Take the entries below and print only the lines from the one with "Reconstruct the object" through the one with "a drip tray.", exactly as they stand, both ends included.

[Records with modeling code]
Begin

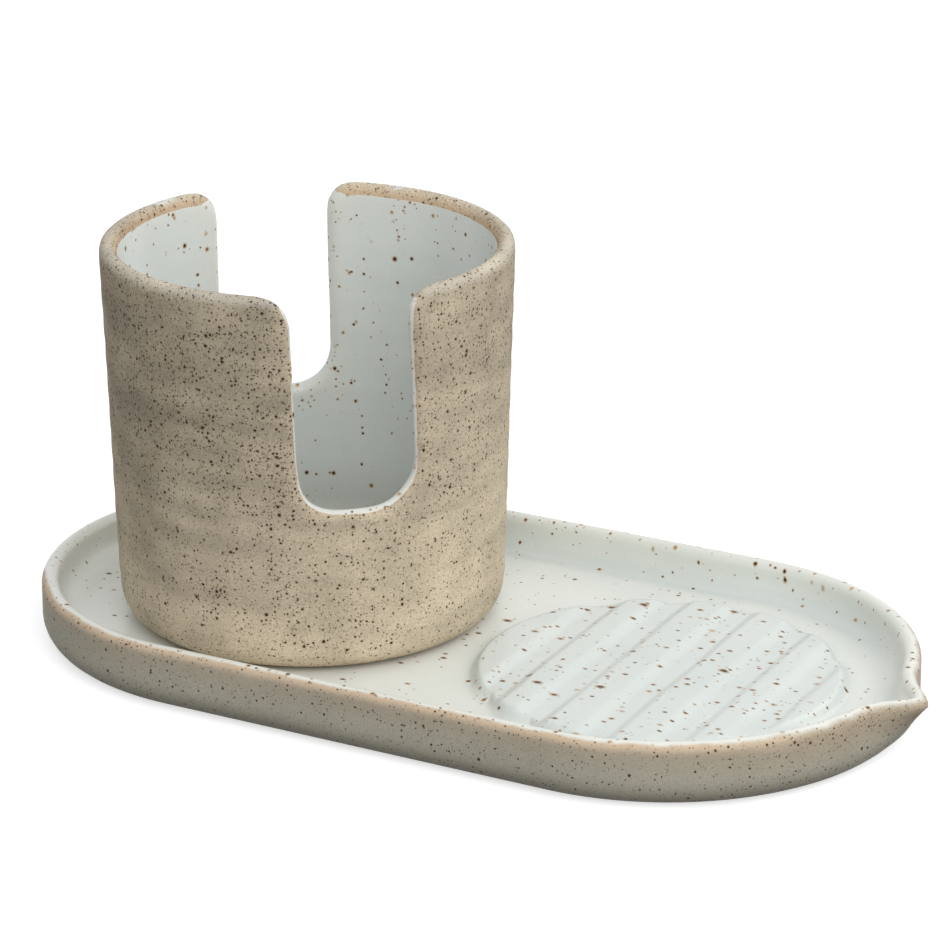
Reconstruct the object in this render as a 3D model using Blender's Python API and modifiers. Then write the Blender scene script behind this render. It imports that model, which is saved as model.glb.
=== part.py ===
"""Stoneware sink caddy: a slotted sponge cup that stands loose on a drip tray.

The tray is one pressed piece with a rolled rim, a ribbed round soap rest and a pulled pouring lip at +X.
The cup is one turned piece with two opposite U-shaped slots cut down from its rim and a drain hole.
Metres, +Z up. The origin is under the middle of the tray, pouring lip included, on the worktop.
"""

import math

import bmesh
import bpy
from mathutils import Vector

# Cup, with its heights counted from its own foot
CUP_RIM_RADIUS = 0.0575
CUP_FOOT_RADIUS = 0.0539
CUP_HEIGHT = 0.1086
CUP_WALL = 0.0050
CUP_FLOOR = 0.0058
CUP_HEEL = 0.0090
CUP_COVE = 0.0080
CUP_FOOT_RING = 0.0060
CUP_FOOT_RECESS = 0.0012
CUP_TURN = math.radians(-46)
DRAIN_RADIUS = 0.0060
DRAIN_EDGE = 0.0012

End
Begin

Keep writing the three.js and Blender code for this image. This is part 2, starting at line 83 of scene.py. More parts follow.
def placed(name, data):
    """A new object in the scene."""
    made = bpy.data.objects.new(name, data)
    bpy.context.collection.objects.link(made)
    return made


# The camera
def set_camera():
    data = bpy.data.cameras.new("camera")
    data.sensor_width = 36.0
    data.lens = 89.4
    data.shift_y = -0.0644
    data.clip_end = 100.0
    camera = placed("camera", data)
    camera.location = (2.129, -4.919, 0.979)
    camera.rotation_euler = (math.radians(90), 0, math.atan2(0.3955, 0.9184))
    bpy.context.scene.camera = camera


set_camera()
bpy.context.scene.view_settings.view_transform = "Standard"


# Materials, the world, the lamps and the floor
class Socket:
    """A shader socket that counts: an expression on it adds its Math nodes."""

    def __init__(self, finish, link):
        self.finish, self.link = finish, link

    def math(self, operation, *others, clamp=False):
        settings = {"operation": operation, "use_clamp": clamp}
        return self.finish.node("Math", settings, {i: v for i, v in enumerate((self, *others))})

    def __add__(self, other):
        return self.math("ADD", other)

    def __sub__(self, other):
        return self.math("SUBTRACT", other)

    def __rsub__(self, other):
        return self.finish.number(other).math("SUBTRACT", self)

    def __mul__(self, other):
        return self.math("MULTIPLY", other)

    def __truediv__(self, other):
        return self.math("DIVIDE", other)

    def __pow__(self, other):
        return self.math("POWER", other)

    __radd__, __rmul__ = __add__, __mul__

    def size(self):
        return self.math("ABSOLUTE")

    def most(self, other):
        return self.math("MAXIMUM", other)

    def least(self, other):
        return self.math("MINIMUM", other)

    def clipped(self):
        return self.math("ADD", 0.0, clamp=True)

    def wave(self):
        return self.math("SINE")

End

# [Solution]
Reconstruct the object in this render as a 3D model using Blender's Python API and modifiers. Then write the Blender scene script behind this render. It imports that model, which is saved as model.glb.
=== part.py ===
"""Stoneware sink caddy: a slotted sponge cup that stands loose on a drip tray.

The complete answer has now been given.